The IRS will not call you to collect money. They will not threaten you. That is not how they operate.
Working to protect seniors from scams is in itself a full-time job in a place like Sun City Center. But working the streets, getting out into the community is also important. Merry recently came to agreements with the Sun City Center Plaza, assisted-living facilities, and other private locations for his deputies to have trespass authorization.
“Lately we’ve had some issues with dumpster divers and scrappers,” Merry said. “They are looking for stuff to sell, but the problem is they are causing damage. I met with those businesses and we now have trespass authorization, so if my guys catch somebody in there at 3 a.m., they don’t have to call the property managers — they can snatch them up and take care of it right then. Some of those places are managed by people in Tampa, so at 3 a.m. you just aren’t going to get a hold of anybody.”
And, from information provided by the deputy’s scam seminars last month, there could be treasure beyond recyclable metals while dumpster diving — people often simply throw away old credit card statements or unwanted pre-approved credit card offers. Both of which open the door to identity theft. Making dumpster diving that much more difficult may well have also saved some serious headaches for potential victims of fraud.
“Sun City Center is not going to get much bigger, but Ruskin and Wimauama are growing into it, adding more and more people,” Deputy Merry said. “This is also a commerce hub with Publix and Home Depot and new restaurants coming in. So there are more and more people, and we have to be aware. I plan to do a seminar for home awareness on burglaries when the snowbirds return this fall. There are so many little things you can do to protect your home.”
And one of the most important, according to the deputy, is watching out for your neighbors.
“Everyone can do their part to prevent criminals from hitting their house,” he said.
From working as a white-collar crime detective, Merry has rapidly made the shift from dealing only with bad guys to also working directly with the people he is charged to protect. And while he didn’t worry about the fate of the bad guys he caught, he does worry about some of the seniors in Sun City Center. He wants people to be safe, and beyond scammers or burglars, there is another element he has to deal with: time and age.
“You’re here to help and protect them through these times,” he said, referring to his job. “There are people out there with health issues; dementia, Alzheimer’s — and there is not a one-stop referral in these cases. I talked with a woman the other day — I was there for two hours and realized that she was basically hallucinating. She’d say, ‘Look at that hole,’ but you can’t just say there’s not a hole in her house; it’s what she was seeing.

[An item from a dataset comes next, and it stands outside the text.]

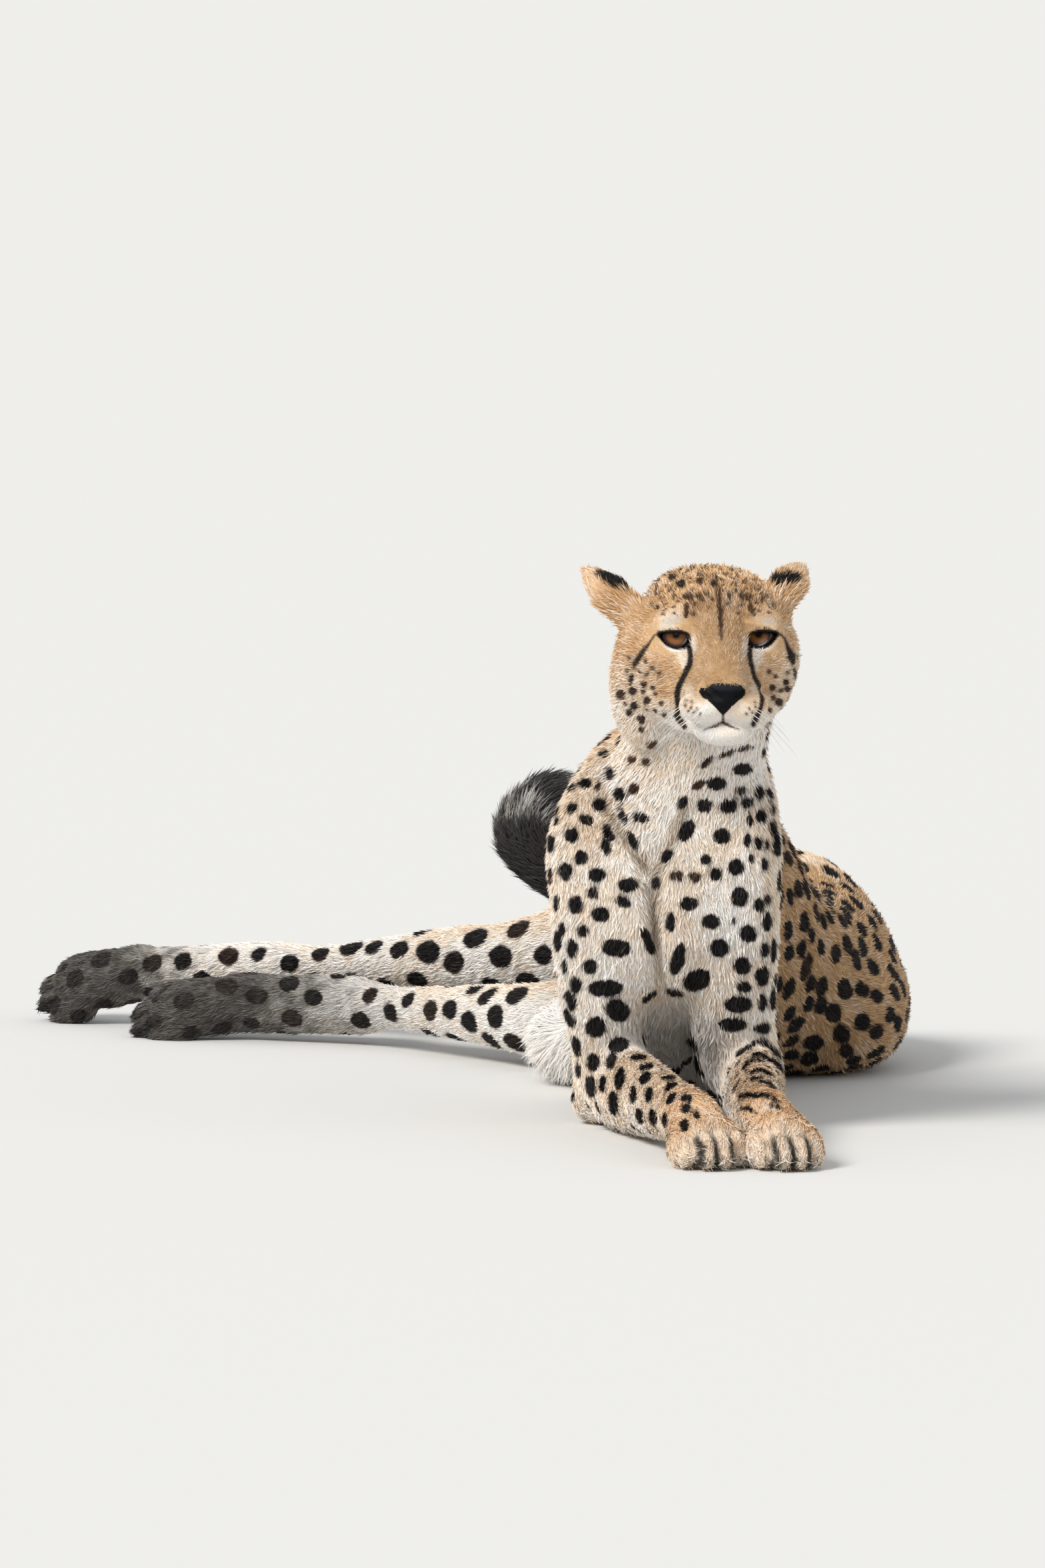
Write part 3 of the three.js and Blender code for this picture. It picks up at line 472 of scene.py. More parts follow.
def ear(root, tip, across):
    """A cupped leaf from root to tip. across runs over its width, and its back faces forward."""
    back = unit(np.cross(unit(across), unit(tip - root)))
    back = back if back[1] > 0 else -back
    at = lambda t, lift=0: mix(root, tip, t) + back * lift
    leaf = Sleeve([
        (at(-0.35), EAR_WIDTH, 13, back), (at(0.1, 1), EAR_WIDTH * 1.05, 12, back),
        (at(0.45, 1), EAR_WIDTH * 0.92, 10, back), (at(0.75), EAR_WIDTH * 0.66, 7.5, back),
        (at(0.93, -2), EAR_WIDTH * 0.36, 5, back)], blend=12)
    bowl = Sleeve([
        (at(0.2, -19), EAR_WIDTH * 0.62, 14, back), (at(0.55, -14), EAR_WIDTH * 0.6, 9, back),
        (at(0.8, -10), EAR_WIDTH * 0.3, 5, back)], blend=5, cut=True)
    return [leaf, bowl]


def up_ear(side, q):
    """Share of the way from an ear's root to its tip."""
    root, tip = EARS[side]["root"], EARS[side]["tip"]
    return (q - root) @ (tip - root) / dot(tip - root, tip - root)


EAR_SHAPES = {side: ear(**numbers) for side, numbers in EARS.items()}
gaze = vec(math.sin(HEAD_YAW) * math.cos(HEAD_PITCH), -math.cos(HEAD_YAW) * math.cos(HEAD_PITCH),
           math.sin(HEAD_PITCH))
SKULL = Cluster(skull_shapes() + EAR_SHAPES[-1] + EAR_SHAPES[1], EYE_LEVEL, facing(gaze, UP), blend=16)

# ------------------------------------------------------------------ the whole body
LEFT_HIND = hind_leg(LEFT_HIP, LEFT_KNEE, LEFT_HOCK, LEFT_TOE_ROOT,
                     [(62, 60), (52, 46), (34, 36), (29, 29), (18, 21), (22, 28), (20, 29), (20, 29)],
                     (-1, 0.1, -0.1), (0, -0.75, 0.65))
RIGHT_HIND = hind_leg(RIGHT_HIP, RIGHT_KNEE, RIGHT_HOCK, RIGHT_TOE_ROOT,
                      [(60, 64), (52, 58), (30, 34), (27, 30), (17, 19), (21, 25), (19, 25), (19, 25)],
                      (-1, 0.36, -0.18), (0, -0.75, 0.65))
PARTS = {
    "trunk": trunk(),
    "shoulder_right": shoulder(-1, (8, 41, 71), (-104, -98, -84)),
    "shoulder_left": shoulder(1, (32, 62, 76), (30, 28, 34)),
    "neck": Cluster([NECK], blend=24),
    "skull": SKULL,
    "foreleg_right": foreleg(RIGHT_ELBOW, RIGHT_WRIST, RIGHT_PAW_TURN, (-97, 380, 19)),
    "foreleg_left": foreleg(LEFT_ELBOW, LEFT_WRIST, LEFT_PAW_TURN),
    "hind_left": LEFT_HIND,
    "hind_right": RIGHT_HIND,
    "tail": Cluster([TAIL], blend=16),
}
NAMES = list(PARTS)
FORELEGS, HINDLEGS = ("foreleg_right", "foreleg_left"), ("hind_left", "hind_right")
SHOULDERS = ("shoulder_right", "shoulder_left")
PAWS = [(name, PARTS[name].paw, FOREPAW if name in FORELEGS else HIND_PAW) for name in FORELEGS + HINDLEGS]


def body_distance(p):
    """Distance from the coat's outline, and each part's own distance, at points p."""
    whole = np.full(len(p), FAR)
    own = np.full((len(p), len(PARTS)), FAR)
    for k, part in enumerate(PARTS.values()):
        margin = REACH + part.blend
        near = np.all((p > part.low - margin) & (p < part.high + margin), axis=1)
        if near.any():
            q = p[near]
            own[near, k] = part.distance(q)
            whole[near] = join(whole[near], own[near, k], part.blend_at(q))
    return whole, own


def shares(own, soft=9.0):
    """How much each part counts at each point; the shares add up to 1."""
    w = np.exp(-(own - own.min(1, keepdims=True)) / soft)
    return w / w.sum(1, keepdims=True)


# ------------------------------------------------------------------ how deep the coat is
BODY_DEPTH, BELLY_DEPTH, SHOULDER_DEPTH, NECK_DEPTH, TAIL_DEPTH = 3.6, 8.5, 3.4, 4.6, 7.0
LEG_DEPTH, PAW_DEPTH, LID_DEPTH, EAR_DEPTH = 2.8, 2.2, 0.15, 1.3
HEAD_DEPTHS = [-90, -40, 0, 30, 55, 66], [4.6, 4.0, 2.6, 1.8, 1.2, 0.6]     # places ahead, depths
SKIN_FLOOR = 1.2    # the skin's lowest level: pressed hair fills the gap below it


def head_depth(p):
    """How deep the coat is over the head: thin on the face, lids and ears."""
    q = SKULL.inside(p)
    depth = np.interp(q[:, 1], *HEAD_DEPTHS)
    for side in (-1, 1):
        eye = np.linalg.norm(q - vec(side * EYE_HALF_SPACING, 0, 0), axis=1)
        depth = mix(LID_DEPTH, depth, smooth(21, 30, eye))
        flap = EAR_SHAPES[side][0].distance(q)
        root, tip = EARS[side]["root"], EARS[side]["tip"]
        outer = smooth(0.05, 0.4, (q - root) @ unit(tip - root) / 50)
        depth = mix(depth, EAR_DEPTH, outer * smooth(8, 2, flap))
    return depth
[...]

“So I talked to the neighbors and they were concerned, too,” Merry said. “And then I talked to the family but they didn’t want to get involved, they just wanted me to fix it. I’m looking around for resources to help this lady. I’m not a medical practitioner.”
No, he’s a law enforcement officer who cares deeply. He is the face of the Hillsborough County Sheriff’s Office in Sun City Center, a place of parents, grandparents, teachers, heroes and everything else. It is a place that he wants to protect — from the broad-scale threat of scammers in far off lands to the personal threats brought on by aging.
It’s not an easy job. There is nothing easy about it.
But if anyone can do it, that person is HCSO Deputy Jeffery Merry. A man of cool competence and a warm heart; he is an officer of the law who takes “to protect and serve” literally in both respects.
This month, Deputy Jeffery Merry will travel the community giving seminars on check schemes and fraud. The seminars will take place at the following locations:
• July 14 at 9 a.m., Community Association Sandpiper Room
• July 14 at 1 p.m., Kings Point Ripple Room
• July 15 at 2 p.m., American Momentum Bank
• July 16 at 10 a.m., Freedom Plaza Auditorium
The Hillsborough County Sheriff’s Office Sun City Center office is in the Community Association complex and may be reached by calling 813-672-7817. The HCSO non-emergency number is 813-247-8200.